“¿Quieres ser feliz…? ¡Ensúciate las manos!”, Papa Francisco
Fernando Díaz de Sandi Mora
El trabajo por la felicidad personal es una actividad que nos lleva toda la vida. Siempre estaremos buscando ser felices. Es trillado y obvio hablar de las rutas equivocadas, atajos que el hombre moderno intenta tomar para acceder a la felicidad: el éxito, la fama, el poder, el dinero, el sexo, las adicciones, la apariencia física, son solo algunos de los escenarios apócrifos en donde las personas apuestan su ser y empeñan su alma a cambio de pequeñas y efímeras dosis de alegría, confundidas con la felicidad.

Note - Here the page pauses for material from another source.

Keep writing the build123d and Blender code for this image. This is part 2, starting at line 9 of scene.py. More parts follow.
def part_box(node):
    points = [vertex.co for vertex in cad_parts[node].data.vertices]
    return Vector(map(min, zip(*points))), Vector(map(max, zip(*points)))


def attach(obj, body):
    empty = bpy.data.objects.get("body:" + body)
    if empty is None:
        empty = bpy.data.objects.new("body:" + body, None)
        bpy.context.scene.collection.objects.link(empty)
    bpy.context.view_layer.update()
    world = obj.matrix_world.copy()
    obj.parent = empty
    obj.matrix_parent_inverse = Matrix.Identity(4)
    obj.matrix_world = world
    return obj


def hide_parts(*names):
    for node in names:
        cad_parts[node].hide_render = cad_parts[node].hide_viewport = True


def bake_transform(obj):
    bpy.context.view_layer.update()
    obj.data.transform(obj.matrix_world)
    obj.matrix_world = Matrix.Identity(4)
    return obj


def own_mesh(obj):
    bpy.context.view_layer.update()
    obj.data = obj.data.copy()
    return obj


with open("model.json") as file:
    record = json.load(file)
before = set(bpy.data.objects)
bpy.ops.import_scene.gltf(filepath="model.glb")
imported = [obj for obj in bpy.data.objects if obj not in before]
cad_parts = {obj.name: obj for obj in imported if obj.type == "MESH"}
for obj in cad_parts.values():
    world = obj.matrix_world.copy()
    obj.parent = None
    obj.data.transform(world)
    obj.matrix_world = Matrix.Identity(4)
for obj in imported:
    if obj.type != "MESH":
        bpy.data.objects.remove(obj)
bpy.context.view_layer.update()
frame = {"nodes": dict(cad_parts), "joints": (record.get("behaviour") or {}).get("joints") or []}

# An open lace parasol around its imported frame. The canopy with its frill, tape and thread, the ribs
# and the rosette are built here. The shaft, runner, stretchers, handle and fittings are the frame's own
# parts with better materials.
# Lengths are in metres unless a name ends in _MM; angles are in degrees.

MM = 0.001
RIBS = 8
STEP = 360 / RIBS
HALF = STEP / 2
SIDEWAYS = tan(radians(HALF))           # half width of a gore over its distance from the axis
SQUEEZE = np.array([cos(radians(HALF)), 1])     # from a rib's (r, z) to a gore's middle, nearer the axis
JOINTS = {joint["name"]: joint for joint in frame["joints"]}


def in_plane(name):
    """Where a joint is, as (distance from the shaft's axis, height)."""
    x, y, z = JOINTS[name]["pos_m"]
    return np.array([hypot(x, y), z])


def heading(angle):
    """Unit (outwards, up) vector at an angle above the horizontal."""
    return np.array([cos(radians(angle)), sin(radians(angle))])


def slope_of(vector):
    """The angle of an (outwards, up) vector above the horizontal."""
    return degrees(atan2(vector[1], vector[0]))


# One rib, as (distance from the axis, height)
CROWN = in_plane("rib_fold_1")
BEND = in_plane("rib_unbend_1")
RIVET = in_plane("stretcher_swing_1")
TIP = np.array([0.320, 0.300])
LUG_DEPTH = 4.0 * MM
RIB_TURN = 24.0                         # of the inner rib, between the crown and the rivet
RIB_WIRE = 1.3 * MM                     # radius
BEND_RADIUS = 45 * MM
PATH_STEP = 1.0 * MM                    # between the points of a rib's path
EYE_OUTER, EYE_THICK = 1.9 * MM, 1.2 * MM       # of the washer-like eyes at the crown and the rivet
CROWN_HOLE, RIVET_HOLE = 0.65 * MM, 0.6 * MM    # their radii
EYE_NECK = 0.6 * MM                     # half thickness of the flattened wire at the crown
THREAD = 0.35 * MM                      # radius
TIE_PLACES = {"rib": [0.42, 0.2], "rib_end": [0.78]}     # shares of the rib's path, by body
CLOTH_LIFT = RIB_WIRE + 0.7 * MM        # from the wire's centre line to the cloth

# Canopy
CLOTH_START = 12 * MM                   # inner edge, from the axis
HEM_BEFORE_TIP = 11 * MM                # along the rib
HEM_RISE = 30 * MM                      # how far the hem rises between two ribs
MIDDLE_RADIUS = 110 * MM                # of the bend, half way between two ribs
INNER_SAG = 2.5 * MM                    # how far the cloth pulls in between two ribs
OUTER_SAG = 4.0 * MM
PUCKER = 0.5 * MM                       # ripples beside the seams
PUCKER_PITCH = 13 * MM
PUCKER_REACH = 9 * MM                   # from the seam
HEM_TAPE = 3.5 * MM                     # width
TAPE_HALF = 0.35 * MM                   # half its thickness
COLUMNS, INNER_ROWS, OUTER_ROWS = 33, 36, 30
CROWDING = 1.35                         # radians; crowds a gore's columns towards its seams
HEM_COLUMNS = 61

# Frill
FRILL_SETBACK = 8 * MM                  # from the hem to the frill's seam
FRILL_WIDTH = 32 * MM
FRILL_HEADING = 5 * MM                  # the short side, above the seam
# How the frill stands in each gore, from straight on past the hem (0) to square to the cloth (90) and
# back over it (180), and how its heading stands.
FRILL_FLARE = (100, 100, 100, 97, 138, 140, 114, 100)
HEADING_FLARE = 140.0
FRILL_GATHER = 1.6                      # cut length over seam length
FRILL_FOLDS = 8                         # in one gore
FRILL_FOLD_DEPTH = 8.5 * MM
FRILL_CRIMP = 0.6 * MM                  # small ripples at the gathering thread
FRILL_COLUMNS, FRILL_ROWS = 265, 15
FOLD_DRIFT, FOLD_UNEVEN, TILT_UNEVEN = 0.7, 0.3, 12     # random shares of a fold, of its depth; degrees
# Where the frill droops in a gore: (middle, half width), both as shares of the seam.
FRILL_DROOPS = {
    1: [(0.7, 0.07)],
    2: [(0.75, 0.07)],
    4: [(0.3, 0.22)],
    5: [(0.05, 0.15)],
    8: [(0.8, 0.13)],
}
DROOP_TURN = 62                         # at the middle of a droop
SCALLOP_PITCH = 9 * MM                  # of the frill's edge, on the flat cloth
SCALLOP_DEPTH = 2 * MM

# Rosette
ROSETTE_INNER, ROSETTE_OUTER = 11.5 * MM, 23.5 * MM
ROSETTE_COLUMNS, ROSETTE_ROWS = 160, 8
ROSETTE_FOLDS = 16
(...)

La felicidad, al menos como Dios la ha planeado para nosotros, es más bien un estilo de vida, una forma de moverse en este mundo, aprovechando los dones y talentos, teniendo una actitud humilde, llena de gratitud y de esperanza. En pocas palabras, la felicidad de este mundo, poco o nada tiene que ver que con la felicidad que Dios nos plantea.
Sentirse dichoso, estar bien, tiene más que ver con la parte de disfrutar de la vida, de lo que hay, de poder trabajar cada día en la mejora de nuestro entorno, nuestras familias y de nosotros mismos.
Desde el sermón de la montaña, se prefiguró el deseo del Maestro que delimitó los terrenos de una felicidad auténtica plena y duradera: los pobres de espíritu, es decir, sólo se es feliz cuando estamos siempre dispuestos a aprender algo nuevo, cuando no somos los “sabelotodo”. Los mansos, o sea, sólo somos felices cuando optamos por la paz, cuando renunciamos a la queja, a la crítica, a siempre tener la razón; los que lloran, es decir, los que viven sus emociones, los que se compadecen, los que reconocen sus fallas y aprenden de ellas, los que aceptan pedir ayuda, son aquellos que acceden a la felicidad. Y qué decir de los que tienen hambre y sed de justicia, de los misericordiosos, en donde se proyecta que la felicidad está cifrada en dar, en entregar, en respetar y tolerar al prójimo, en ser justos, pero no jueces ni verdugos. Los limpios de corazón y los que buscan la paz, nos señala que el camino a la felicidad es de los que son soñadores, de los que piensan y trabajan cada día por un mundo mejor; los perseguidos por causa de la justicia o en el nombre de Dios, es decir, sólo es feliz aquel que defiende sus principios y valores, el que no se vende, el que mantiene su fe y respeta las creencias de los demás.
Así, de una en una, aquellas bienaventuranzas siguen vigentes para construir en el ser humano un camino seguro, directo y sin escalas a la felicidad de Dios, a esa felicidad que dura, que se contagia, que permea nuestros escenarios de vida.
En pocas palabras, la felicidad es de quien la trabaja.